The billionaire mayor, a former CEO of the financial information company Bloomberg LP, also said at the time that all 12 million undocumented immigrants in the United States should be given the opportunity for citizenship, saying that deporting them is impossible and would devastate the economy.
Lawmakers who wanted to deport all illegal immigrants were "living in a fantasy world," he said.
He has recently taken up the fight again, declaring this week that U.S. immigration policy "is national suicide."
"I can't think of any ways to destroy this country quite as direct and impactful as our immigration policy," he said Wednesday. "We educate the best and the brightest, and then we don't give them a green card."
The group's main immigration goals are to secure the borders, develop an easy system for employers to verify work eligibility, hold companies accountable for breaking the laws and improve the use of technology to prevent illegal immigration.
The group also wants more opportunities for immigrants to join the U.S. workforce and a path to legal status for all undocumented immigrants.
Bloomberg spokesman Jason Post said no money has been spent on the effort yet, and he could not say whether the group will be a standard nonprofit, a political action committee or a group known as a 501(c)4 nonprofit, which can operate outside the more strict limits governing political action committees.
The business leaders in the coalition employ more than 650,000 people and make more than $220 billion in annual sales, combined.
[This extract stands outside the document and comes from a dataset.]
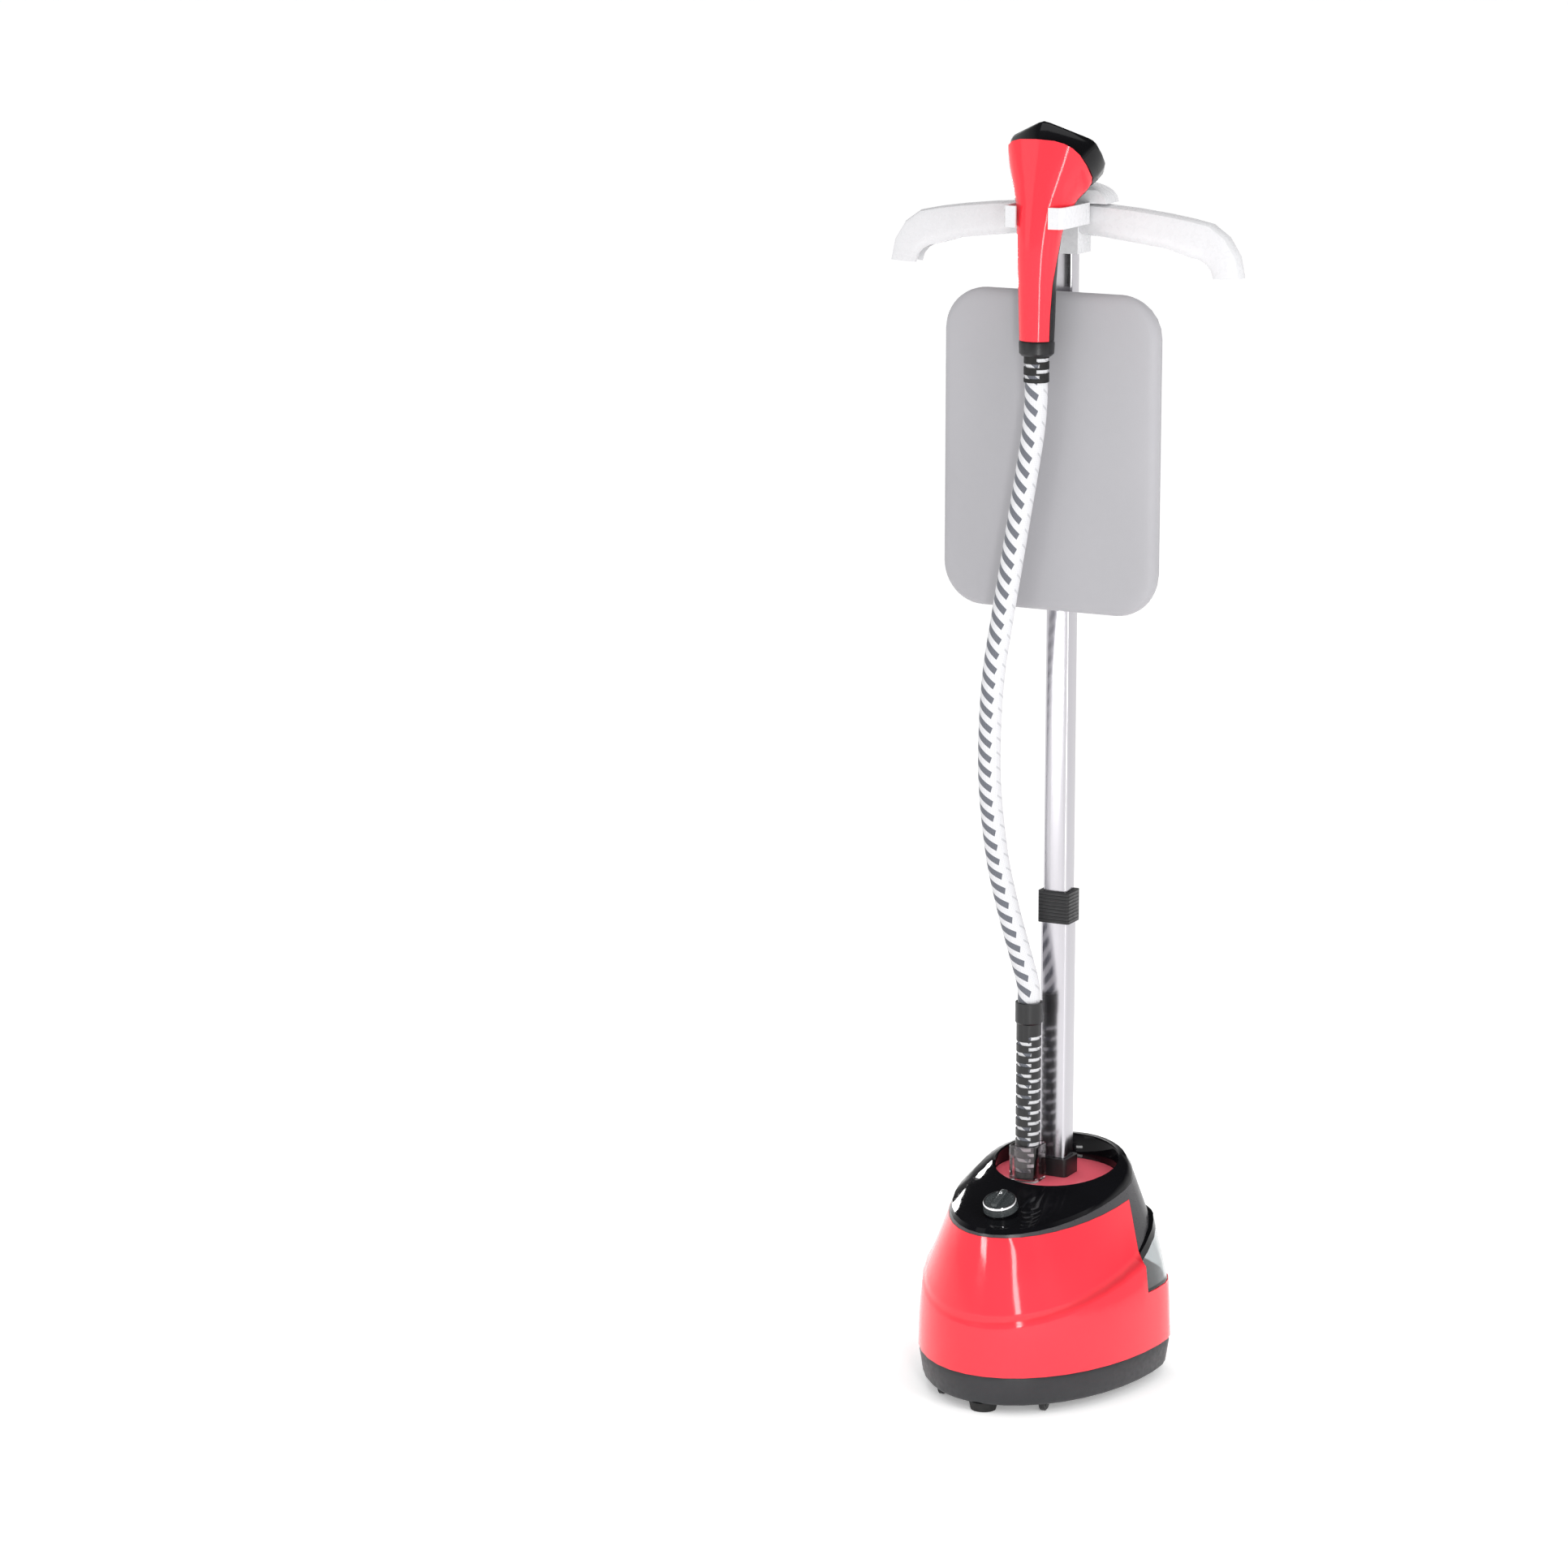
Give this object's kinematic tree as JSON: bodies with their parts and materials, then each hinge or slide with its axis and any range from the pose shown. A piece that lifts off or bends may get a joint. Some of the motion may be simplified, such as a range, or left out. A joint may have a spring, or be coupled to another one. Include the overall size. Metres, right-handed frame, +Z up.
{
  "type": "garment steamer",
  "caption": "Upright garment steamer: egg-shaped red base with water tank, telescopic pole, clothes hanger, clip-on press board, and a hand-held steam head on a fabric hose.",
  "frame": {"origin": "centre of the bounding box at floor level, under the base", "axes": "+Z up along the pole, -Y towards the front (the control knob), +X to the object's own left side as seen from behind, the viewer's right from the front"},
  "size_m": [0.444, 0.3346, 1.4987],
  "materials": {
    "red_gloss": "glossy",
    "deck_red": "glossy",
    "gloss_black": "glossy",
    "satin_cover": "satin",
    "tray_dark": "matt",
    "matt_black": "matt",
    "foot_rubber": "matt",
    "relief_rubber": "satin",
    "wheel_plastic": "matt",
    "pin_steel": "satin",
    "clear_plastic": "clear",
    "tube_aluminium": "brushed",
    "boiler_aluminium": "cast",
    "sole_steel": "satin",
    "board_green": "matt",
    "silicone": "satin",
    "white_plastic": "satin",
    "knob_face": "satin",
    "rim_chrome": "polished",
    "hose_fabric": "knitted",
    "pad_fabric": "woven",
    "core_plastic": "matt"
  },
  "bodies": {
    "base": {"base_tray": "tray_dark", "body_shell": "red_gloss", "trim_cover": "satin_cover", "top_ring": "gloss_black", "deck_panel": "deck_red", "pole_socket": "matt_black", "pole_foot": "matt_black", "front_foot": "foot_rubber", "wheel_pin_front_left": "pin_steel", "wheel_pin_front_right": "pin_steel", "wheel_pin_rear_left": "pin_steel", "wheel_pin_rear_right": "pin_steel", "cord_gland": "matt_black", "boiler": "boiler_aluminium", "pump": "matt_black", "pump_bracket": "pin_steel", "control_board": "board_green", "knob_switch": "matt_black", "steam_pipe": "silicone", "pole_lower_tube": "tube_aluminium", "lower_collar": "matt_black", "hose_socket": "clear_plastic", "hose_guard": "matt_black", "hose_root": "hose_fabric", "steam_hose": "hose_fabric"},
    "wheel_front_left": {"wheel_front_left": "wheel_plastic"},
    "wheel_front_right": {"wheel_front_right": "wheel_plastic"},
    "wheel_rear_left": {"wheel_rear_left": "wheel_plastic"},
    "wheel_rear_right": {"wheel_rear_right": "wheel_plastic"},
    "knob": {"knob_dial": "knob_face", "knob_rim": "rim_chrome", "knob_pointer": "white_plastic", "knob_shaft": "matt_black"},
    "tank": {"tank_body": "clear_plastic", "tank_lid": "gloss_black", "tank_outlet": "matt_black", "tank_plug": "matt_black"},
    "lower_lever": {"lower_lever": "matt_black"},
    "upper_lever": {"upper_lever": "matt_black"},
    "pole_middle": {"pole_middle_tube": "tube_aluminium", "upper_collar": "matt_black"},
    "pole_top": {"pole_top_tube": "tube_aluminium", "hanger_hub": "white_plastic", "hanger_arm_left": "white_plastic", "hanger_arm_right": "white_plastic", "hanger_fork": "white_plastic"},
    "board": {"board_pad": "pad_fabric", "board_core": "core_plastic", "board_socket": "matt_black", "board_clip_lower": "matt_black", "board_clip_upper": "matt_black"},
    "head": {"head_shell": "red_gloss", "head_grip": "gloss_black", "sole_housing": "gloss_black", "steam_plate": "sole_steel", "head_collar": "matt_black", "head_strain_relief": "relief_rubber"}
  },
  "joints": [
    {"name": "spin_front_left", "type": "hinge", "parent": "base", "child": "wheel_front_left", "pos_m": [-0.066, -0.115, 0.0095], "axis": [1, 0, 0], "continuous": true},
    {"name": "spin_front_right", "type": "hinge", "parent": "base", "child": "wheel_front_right", "pos_m": [0.066, -0.115, 0.0095], "axis": [1, 0, 0], "continuous": true},
    {"name": "spin_rear_left", "type": "hinge", "parent": "base", "child": "wheel_rear_left", "pos_m": [-0.084, 0.092, 0.0095], "axis": [1, 0, 0], "continuous": true},
    {"name": "spin_rear_right", "type": "hinge", "parent": "base", "child": "wheel_rear_right", "pos_m": [0.084, 0.092, 0.0095], "axis": [1, 0, 0], "continuous": true},
    {"name": "knob_turn", "type": "hinge", "parent": "base", "child": "knob", "pos_m": [-0.002, -0.094, 0.2315], "axis": [0, -0.309, 0.9511], "range_deg": [0, 270]},
    {"name": "tank_slide", "type": "slide", "parent": "base", "child": "tank", "axis": [0, 1, 0], "range_m": [0, 0.12]},
    {"name": "lower_lever_flip", "type": "hinge", "parent": "base", "child": "lower_lever", "pos_m": [0, 0.0761, 0.557], "axis": [-1, 0, 0], "range_deg": [0, 90]},
    {"name": "upper_lever_flip", "type": "hinge", "parent": "pole_middle", "child": "upper_lever", "pos_m": [0, 0.0761, 0.935], "axis": [-1, 0, 0], "range_deg": [0, 90]},
    {"name": "lower_pole_slide", "type": "slide", "parent": "base", "child": "pole_middle", "axis": [0, 0, 1], "range_m": [-0.33, 0], "deforming": ["steam_hose"]},
    {"name": "upper_pole_slide", "type": "slide", "parent": "pole_middle", "child": "pole_top", "axis": [0, 0, 1], "range_m": [-0.02, 0], "deforming": ["steam_hose"]},
    {"name": "board_slide", "type": "slide", "parent": "pole_top", "child": "board", "axis": [0, 0, 1], "range_m": [-0.01, 0.035]},
    {"name": "head_lift", "type": "slide", "parent": "pole_top", "child": "head", "axis": [0, 0, 1], "range_m": [0, 0.04], "deforming": ["steam_hose"]}
  ]
}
Among the members is Australian-born Rupert Murdoch, chairman and CEO of News Corp.
"As an immigrant myself, I believe that this country can and must enact new immigration policies that fulfill our employment needs, provide a careful pathway to legal status for undocumented residents and end illegal immigration," Murdoch said in a statement.
The effort marks Bloomberg's return to national issues after he spent 2009 campaigning for a third term, focusing mostly on New York City's municipal concerns.
The Republican-turned-independent spent about two years testing the waters for an independent 2008 presidential run, but ultimately he gave up the idea.
By recruiting business leaders and mayors into a national-issue coalition, he is highlighting both of his backgrounds in running a city and running a business, which could be seen as an early move to dust off his presidential aspirations.